Directive: Find and return each line containing "type".

+++

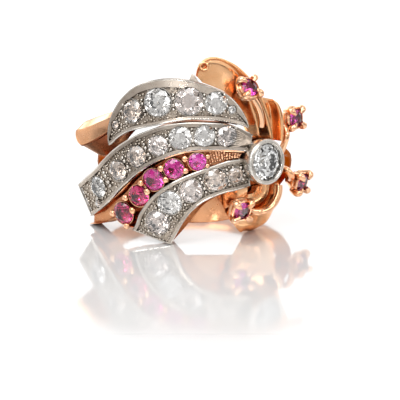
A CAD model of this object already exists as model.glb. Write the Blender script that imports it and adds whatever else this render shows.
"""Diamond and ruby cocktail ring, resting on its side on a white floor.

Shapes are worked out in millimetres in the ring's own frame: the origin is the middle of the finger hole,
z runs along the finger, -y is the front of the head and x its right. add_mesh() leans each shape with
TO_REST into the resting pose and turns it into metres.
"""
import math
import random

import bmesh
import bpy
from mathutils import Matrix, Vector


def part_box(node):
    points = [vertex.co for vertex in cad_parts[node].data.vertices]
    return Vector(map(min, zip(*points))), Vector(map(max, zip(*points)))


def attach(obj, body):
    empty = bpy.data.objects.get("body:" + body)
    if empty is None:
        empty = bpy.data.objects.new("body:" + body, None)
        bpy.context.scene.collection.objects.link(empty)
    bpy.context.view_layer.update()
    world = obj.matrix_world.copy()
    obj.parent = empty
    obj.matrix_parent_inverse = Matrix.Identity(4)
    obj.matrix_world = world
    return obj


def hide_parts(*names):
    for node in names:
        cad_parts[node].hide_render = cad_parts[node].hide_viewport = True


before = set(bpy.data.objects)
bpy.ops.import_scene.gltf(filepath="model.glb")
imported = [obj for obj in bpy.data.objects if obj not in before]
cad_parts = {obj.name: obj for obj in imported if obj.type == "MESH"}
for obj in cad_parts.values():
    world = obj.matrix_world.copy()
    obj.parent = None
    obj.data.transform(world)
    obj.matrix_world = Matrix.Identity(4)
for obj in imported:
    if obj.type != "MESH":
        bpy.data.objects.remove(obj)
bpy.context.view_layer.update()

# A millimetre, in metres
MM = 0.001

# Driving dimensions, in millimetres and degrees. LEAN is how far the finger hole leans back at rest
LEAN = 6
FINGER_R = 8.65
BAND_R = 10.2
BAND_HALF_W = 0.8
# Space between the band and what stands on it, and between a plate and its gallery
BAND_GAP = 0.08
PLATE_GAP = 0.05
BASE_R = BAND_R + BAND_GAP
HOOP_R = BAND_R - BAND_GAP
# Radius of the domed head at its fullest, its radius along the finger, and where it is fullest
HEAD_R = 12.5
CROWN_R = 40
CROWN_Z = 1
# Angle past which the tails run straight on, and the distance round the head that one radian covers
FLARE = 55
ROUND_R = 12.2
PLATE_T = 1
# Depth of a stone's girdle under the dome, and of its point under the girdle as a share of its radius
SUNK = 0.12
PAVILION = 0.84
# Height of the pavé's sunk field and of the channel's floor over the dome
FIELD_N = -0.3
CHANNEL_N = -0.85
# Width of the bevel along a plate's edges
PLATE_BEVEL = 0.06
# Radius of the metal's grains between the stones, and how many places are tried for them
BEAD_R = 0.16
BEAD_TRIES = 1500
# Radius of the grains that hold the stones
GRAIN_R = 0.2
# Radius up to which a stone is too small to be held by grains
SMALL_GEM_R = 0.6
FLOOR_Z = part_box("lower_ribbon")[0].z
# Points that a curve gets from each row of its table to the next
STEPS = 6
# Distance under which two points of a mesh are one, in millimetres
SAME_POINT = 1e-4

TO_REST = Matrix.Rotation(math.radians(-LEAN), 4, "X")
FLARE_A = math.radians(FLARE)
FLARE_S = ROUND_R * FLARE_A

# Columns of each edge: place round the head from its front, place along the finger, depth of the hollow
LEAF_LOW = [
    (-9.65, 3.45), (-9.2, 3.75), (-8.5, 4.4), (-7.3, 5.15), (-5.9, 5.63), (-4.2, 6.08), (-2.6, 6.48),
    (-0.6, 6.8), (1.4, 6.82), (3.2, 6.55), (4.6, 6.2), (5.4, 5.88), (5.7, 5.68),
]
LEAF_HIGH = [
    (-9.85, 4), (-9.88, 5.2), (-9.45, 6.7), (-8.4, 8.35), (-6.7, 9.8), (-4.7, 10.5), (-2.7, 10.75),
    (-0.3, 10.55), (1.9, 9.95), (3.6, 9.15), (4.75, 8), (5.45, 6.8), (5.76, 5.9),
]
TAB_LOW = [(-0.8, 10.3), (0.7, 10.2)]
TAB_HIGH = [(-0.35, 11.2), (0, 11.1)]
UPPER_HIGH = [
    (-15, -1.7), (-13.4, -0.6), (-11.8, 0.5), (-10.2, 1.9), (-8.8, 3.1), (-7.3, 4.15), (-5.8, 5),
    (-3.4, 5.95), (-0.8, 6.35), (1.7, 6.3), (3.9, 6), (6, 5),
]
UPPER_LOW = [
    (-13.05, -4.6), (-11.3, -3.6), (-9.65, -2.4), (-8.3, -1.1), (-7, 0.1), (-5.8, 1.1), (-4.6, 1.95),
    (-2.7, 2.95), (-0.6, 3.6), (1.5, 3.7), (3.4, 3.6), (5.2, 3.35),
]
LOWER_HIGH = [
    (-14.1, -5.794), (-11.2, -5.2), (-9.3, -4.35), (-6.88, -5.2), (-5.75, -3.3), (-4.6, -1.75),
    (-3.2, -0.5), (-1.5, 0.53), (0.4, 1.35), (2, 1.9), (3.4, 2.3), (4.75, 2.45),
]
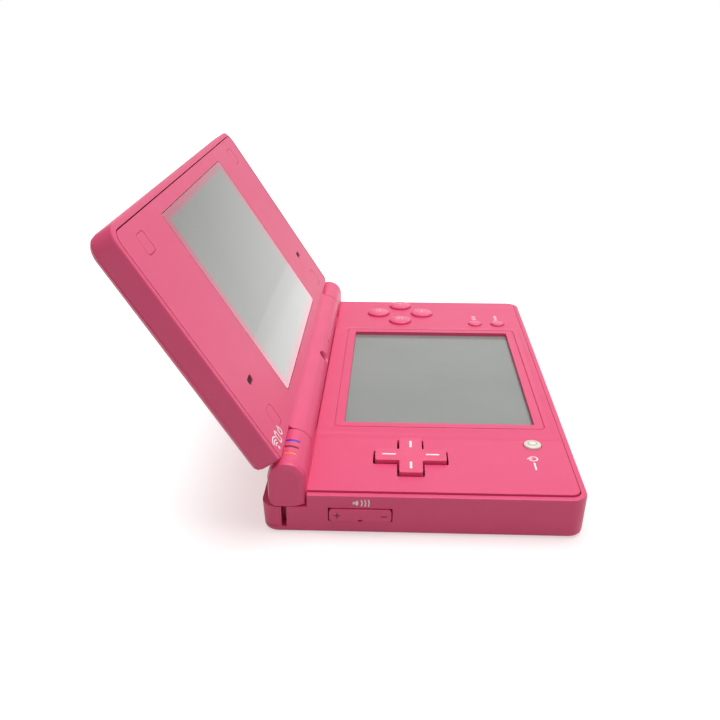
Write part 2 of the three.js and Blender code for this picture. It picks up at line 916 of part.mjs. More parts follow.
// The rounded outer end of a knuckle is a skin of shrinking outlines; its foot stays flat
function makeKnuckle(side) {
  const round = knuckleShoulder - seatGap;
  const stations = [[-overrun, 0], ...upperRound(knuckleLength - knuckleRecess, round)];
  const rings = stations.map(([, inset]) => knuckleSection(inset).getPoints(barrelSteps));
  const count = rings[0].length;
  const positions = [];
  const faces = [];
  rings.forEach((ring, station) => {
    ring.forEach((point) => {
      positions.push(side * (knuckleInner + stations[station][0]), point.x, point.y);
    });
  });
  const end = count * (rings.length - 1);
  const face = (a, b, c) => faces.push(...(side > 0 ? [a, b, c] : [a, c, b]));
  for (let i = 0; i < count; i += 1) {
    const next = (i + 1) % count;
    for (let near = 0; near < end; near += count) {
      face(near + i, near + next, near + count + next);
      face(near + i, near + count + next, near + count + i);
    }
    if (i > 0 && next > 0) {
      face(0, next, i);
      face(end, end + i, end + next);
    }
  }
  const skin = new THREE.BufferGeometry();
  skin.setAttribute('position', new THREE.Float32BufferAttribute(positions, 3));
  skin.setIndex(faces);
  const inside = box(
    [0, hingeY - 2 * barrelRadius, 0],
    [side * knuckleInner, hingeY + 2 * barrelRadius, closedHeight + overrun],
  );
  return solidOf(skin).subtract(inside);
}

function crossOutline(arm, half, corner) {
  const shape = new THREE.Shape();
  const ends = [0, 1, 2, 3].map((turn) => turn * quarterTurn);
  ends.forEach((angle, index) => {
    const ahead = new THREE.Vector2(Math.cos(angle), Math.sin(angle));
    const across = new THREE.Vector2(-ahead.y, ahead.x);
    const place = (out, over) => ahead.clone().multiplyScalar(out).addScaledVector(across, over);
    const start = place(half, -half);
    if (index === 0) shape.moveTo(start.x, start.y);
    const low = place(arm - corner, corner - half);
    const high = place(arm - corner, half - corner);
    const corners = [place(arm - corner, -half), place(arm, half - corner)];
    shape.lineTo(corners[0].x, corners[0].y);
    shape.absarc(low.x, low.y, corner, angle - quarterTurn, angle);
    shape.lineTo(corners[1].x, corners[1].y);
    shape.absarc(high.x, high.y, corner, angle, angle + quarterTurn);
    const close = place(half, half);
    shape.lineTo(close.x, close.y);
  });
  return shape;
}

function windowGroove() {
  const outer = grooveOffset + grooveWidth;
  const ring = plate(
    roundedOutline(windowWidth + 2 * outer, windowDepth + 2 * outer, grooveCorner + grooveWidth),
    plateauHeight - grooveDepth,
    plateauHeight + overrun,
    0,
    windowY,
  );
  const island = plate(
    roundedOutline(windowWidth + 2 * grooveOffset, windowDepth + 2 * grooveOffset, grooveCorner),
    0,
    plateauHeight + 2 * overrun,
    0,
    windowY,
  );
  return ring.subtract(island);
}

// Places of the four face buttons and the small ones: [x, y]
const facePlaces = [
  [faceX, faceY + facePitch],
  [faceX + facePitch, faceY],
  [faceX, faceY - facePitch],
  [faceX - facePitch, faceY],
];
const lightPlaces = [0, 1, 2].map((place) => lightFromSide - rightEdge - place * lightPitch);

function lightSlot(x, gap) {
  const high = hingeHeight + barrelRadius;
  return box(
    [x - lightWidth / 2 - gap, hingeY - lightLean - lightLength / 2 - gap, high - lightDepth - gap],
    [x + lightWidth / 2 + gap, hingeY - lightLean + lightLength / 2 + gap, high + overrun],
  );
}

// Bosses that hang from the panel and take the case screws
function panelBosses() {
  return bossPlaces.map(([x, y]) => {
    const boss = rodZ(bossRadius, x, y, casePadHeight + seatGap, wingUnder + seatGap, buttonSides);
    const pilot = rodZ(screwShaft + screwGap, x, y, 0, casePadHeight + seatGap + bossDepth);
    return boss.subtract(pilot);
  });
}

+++

The answer:
cad_parts = {obj.name: obj for obj in imported if obj.type == "MESH"}
    if obj.type != "MESH":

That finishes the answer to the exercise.